The 2023 calendar has meant Anzac Day falls on a Tuesday this year and, as always, the mid-week public holiday means an extra-long weekend for many Australians.

Maybe they’ve applied for annual leave in advance, maybe they’ve called in sick, maybe something in between.

Tahnee McWhirter, partner at human resources consultancy HumanX HR, encourages business leaders to embrace the extra day off as an opportunity.

“Smart employers will jump on the chance to help the team plan for that and maximise their holiday time.”

Planning and co-designing

“It’s being proactive,” said McWhirter. “It shows that you’ve got your finger on the pulse, and you’ve shifted your mindset from ‘annual leave is something to be earned’ to ‘let’s co-design this as a tool to help you get some balance and enjoy life as well as work’.”

It’s hard to know just how many Aussies have dropped working the day before ANZAC Day but if social media sentiment is anything to go by, it’s quite a few.
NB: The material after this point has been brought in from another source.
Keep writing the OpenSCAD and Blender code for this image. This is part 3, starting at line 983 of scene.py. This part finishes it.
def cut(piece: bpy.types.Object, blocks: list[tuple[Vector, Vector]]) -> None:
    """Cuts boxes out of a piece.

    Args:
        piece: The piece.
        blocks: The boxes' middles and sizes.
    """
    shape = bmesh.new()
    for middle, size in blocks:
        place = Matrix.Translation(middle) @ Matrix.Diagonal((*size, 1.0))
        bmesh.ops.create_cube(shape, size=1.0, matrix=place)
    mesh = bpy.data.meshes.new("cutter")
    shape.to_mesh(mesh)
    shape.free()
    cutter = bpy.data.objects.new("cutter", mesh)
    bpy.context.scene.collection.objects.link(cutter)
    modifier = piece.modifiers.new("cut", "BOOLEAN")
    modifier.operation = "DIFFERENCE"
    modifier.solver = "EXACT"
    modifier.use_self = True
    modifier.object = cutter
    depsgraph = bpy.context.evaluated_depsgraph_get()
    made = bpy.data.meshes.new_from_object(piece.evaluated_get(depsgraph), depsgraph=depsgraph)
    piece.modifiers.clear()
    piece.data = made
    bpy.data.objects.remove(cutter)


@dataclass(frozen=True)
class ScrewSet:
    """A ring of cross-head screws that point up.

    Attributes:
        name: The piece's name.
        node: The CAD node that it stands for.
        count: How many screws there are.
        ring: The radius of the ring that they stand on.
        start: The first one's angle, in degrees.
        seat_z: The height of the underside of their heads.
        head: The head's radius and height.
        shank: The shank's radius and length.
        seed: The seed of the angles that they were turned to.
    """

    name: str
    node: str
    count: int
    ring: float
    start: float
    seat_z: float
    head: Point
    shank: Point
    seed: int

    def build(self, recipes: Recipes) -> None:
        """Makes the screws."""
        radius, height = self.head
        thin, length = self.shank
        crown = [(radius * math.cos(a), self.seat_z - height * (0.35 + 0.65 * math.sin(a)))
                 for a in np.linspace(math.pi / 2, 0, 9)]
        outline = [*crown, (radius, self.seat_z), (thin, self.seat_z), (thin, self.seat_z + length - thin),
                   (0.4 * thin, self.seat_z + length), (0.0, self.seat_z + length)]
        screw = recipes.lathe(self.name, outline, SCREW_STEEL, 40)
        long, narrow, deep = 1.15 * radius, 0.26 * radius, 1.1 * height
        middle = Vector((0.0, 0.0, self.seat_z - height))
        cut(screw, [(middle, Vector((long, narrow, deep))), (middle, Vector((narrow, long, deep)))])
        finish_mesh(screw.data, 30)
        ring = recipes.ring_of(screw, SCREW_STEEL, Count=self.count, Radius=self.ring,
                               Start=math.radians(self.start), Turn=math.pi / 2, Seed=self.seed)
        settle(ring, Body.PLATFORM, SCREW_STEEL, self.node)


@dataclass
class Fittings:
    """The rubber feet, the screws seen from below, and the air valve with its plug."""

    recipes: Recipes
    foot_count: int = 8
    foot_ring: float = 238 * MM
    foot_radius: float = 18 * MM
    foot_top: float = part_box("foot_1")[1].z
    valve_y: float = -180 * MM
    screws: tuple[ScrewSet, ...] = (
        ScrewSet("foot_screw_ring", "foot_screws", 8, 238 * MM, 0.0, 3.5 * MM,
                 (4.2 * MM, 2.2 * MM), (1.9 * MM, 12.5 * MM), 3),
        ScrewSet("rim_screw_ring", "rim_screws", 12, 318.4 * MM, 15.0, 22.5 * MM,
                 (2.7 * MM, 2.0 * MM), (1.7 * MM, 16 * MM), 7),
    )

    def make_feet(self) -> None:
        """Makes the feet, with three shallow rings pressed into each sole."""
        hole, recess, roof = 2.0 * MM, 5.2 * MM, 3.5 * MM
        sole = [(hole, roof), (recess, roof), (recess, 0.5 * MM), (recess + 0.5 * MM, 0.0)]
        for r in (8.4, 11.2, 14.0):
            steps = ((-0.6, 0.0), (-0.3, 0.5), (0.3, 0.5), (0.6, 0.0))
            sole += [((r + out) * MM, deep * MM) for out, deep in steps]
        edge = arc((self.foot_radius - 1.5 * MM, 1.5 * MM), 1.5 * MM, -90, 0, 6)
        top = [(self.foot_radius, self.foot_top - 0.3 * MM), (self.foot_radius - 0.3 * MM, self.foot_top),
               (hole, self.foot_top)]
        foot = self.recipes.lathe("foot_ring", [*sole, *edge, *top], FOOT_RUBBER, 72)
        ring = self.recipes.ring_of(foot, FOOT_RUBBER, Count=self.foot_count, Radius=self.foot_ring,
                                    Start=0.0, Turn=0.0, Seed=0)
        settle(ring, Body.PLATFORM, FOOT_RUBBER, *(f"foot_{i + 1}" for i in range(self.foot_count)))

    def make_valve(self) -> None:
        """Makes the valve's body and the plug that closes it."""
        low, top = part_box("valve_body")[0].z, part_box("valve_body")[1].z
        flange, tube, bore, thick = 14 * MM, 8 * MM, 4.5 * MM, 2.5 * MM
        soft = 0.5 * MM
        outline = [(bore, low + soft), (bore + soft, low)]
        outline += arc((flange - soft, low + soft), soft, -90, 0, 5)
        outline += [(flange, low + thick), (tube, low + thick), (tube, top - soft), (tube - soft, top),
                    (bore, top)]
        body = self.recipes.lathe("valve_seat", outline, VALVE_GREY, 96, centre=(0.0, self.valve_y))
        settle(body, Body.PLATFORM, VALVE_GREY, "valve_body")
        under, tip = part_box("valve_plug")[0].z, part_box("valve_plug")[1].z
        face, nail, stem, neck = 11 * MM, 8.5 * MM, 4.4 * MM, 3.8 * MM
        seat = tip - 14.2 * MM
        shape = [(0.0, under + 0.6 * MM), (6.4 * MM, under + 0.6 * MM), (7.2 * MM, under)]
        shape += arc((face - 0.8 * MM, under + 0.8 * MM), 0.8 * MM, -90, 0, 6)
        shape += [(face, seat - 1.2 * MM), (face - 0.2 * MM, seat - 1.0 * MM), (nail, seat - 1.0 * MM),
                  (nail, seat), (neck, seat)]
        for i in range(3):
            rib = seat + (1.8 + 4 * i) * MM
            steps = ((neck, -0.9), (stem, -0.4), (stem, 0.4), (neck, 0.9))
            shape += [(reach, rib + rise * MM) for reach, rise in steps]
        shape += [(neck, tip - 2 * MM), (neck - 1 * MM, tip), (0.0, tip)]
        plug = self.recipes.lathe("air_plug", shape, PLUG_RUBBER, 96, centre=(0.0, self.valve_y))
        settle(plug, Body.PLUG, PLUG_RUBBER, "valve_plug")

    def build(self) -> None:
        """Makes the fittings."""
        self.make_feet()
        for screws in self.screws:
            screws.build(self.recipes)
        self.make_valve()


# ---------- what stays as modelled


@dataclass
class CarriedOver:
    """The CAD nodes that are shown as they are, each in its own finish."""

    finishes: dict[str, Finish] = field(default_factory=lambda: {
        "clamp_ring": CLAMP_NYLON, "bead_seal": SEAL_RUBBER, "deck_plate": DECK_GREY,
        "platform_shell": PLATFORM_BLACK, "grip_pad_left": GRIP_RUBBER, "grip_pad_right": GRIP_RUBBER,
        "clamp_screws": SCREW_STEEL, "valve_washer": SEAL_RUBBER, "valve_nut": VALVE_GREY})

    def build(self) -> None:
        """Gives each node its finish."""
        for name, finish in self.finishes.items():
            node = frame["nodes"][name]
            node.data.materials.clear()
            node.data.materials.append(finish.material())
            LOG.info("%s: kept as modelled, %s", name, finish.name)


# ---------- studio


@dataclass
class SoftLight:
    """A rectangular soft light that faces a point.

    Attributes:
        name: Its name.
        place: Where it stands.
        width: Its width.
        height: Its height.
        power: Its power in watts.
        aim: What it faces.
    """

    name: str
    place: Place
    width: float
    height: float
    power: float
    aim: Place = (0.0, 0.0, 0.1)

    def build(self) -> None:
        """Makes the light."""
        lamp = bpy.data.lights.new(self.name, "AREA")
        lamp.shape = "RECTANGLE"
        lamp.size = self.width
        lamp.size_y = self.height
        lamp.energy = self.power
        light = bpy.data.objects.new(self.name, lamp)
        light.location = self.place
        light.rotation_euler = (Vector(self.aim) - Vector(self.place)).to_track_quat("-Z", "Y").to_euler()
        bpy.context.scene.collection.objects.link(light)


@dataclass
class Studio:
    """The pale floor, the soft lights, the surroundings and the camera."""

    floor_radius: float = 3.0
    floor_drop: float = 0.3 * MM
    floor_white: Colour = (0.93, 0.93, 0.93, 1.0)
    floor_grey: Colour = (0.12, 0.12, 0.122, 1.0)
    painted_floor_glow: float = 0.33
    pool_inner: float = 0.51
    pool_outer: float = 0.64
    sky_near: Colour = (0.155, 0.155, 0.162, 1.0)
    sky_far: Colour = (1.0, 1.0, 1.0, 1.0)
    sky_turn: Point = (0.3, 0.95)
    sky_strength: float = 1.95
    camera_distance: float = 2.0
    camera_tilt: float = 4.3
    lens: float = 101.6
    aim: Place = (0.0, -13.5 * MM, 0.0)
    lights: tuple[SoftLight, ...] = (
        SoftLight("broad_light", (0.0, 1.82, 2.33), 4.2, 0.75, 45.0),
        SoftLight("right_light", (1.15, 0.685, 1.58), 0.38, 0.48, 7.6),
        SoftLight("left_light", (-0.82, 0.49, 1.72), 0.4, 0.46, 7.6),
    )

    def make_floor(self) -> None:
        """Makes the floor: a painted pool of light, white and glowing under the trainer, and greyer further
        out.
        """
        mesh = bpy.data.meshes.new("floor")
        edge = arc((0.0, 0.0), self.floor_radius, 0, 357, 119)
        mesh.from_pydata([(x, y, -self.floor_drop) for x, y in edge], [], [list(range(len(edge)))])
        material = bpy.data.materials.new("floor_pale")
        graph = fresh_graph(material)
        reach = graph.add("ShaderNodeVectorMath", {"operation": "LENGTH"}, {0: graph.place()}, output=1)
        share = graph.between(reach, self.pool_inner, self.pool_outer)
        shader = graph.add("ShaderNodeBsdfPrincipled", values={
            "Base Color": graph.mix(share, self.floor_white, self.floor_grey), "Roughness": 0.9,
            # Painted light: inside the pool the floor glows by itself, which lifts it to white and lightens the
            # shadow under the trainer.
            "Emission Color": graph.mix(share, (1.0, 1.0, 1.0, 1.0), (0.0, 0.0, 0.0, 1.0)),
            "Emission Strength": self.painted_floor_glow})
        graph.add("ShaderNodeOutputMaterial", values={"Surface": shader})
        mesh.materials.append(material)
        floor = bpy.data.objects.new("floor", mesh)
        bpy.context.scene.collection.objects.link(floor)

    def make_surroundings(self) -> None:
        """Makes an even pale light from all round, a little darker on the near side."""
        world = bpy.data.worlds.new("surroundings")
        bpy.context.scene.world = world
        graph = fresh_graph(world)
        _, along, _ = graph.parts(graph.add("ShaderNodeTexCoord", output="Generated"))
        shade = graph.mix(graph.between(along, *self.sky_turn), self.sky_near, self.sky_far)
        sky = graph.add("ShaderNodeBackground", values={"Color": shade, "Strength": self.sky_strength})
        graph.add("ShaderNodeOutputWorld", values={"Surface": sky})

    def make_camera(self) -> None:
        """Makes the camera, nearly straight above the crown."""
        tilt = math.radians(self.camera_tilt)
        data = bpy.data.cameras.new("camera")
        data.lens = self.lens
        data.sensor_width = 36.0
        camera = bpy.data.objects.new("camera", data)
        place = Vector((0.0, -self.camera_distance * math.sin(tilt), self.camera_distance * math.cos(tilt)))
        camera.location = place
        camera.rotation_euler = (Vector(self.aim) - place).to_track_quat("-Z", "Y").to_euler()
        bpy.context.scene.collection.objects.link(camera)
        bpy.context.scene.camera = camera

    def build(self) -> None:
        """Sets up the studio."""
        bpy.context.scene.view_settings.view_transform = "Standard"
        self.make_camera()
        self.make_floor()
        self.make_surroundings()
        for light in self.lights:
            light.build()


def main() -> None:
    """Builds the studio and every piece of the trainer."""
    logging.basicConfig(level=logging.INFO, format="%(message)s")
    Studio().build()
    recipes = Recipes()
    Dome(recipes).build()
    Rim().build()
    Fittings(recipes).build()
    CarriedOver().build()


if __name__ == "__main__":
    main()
Daniel Briskey, founder and managing director at NRG Services, a Queensland trade services company, said 26 of his 194 staff have taken annual leave today.

He said the public holiday adds a lot of stress and pressures, adding I don’t love the month from a business perspective.

But despite April and its challenges, Briskey also said It’s a great time to give the staff a much-needed break for all the hard work since January, and helps the company get ready to take on the second half of the year.

Last year, when Queen Elizabeth II died, a once-off, impromptu public holiday of commemoration was announced for September 22. That sudden change, it was reported, could have cost the economy as much as $1.5 billion, though that figure factored in things like penalty fees that won’t be an issue on ANZAC Day eve.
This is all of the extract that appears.